# Any idea what year this Master Olympic is from?



## Golfguy (Nov 20, 2010)

I just bought this Master Olympic on eBay and I wondered if anyone knew what year it was built? Really looking forward to building it up. I'm going to use silver Centaur/Veloce 10 and silver classic-style wheels for a retro look. White saddle, white bar tape, all that. It's over the ocean as I post here, according to the package tracking.


----------



## BacDoc (Aug 1, 2011)

I was looking at that frame, appears to be in excellent shape. Love the art decor paint job too. I am curious as to what group would work on that frame as far as 8, 9 or 10 speed. Is the rear spacing the limiting factor? That measurement could give an idea of the year?

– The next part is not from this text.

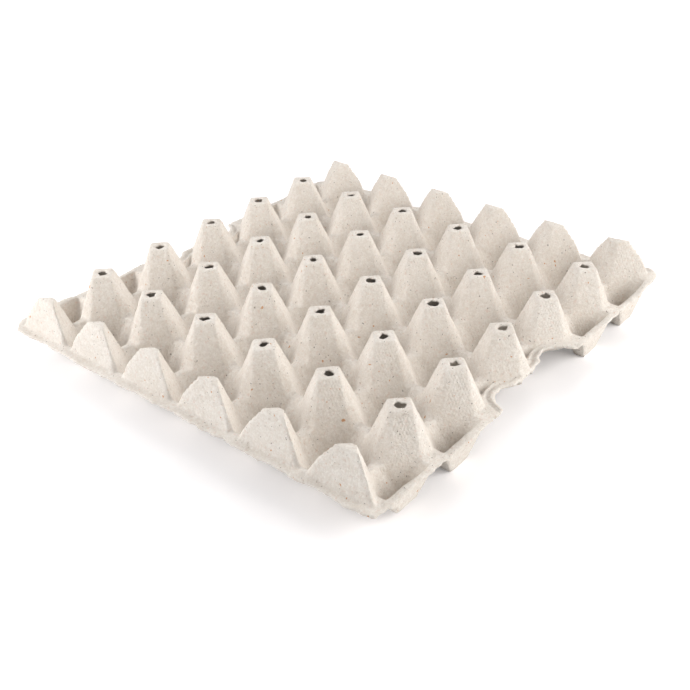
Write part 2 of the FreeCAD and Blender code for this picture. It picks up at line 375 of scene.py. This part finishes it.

Really getting into this Colnago stuff and your frame looks like it will make a killer build, Campy of course!


----------



## Golfguy (Nov 20, 2010)

It's got 130 mm rear spacing, so you can put 10 or 11 speed modern components on. It's sometime in the 90s, just not sure when. I'm going with 10 speed because the rest of my bikes are.


----------



## icsloppl (Aug 25, 2009)

1993.


----------



## c50jim (Jan 15, 2009)

The little guy on the top tube was a late 90s thing and certainly later than 1993. I bought a Tecnos in 1995 and he wasn't on the frames then. If I remember correctly, the Master Olympic was a one year only thing in 1996 or 1997. Then the Olympic committee got after Colnago and said he couldn't call it Olympic.


----------



## Bocephus Jones II (Oct 7, 2004)

icsloppl said:


> 1993.


Looks like my Y2K Master X....They had the same color that year anyway. I'd guess late 90s.


----------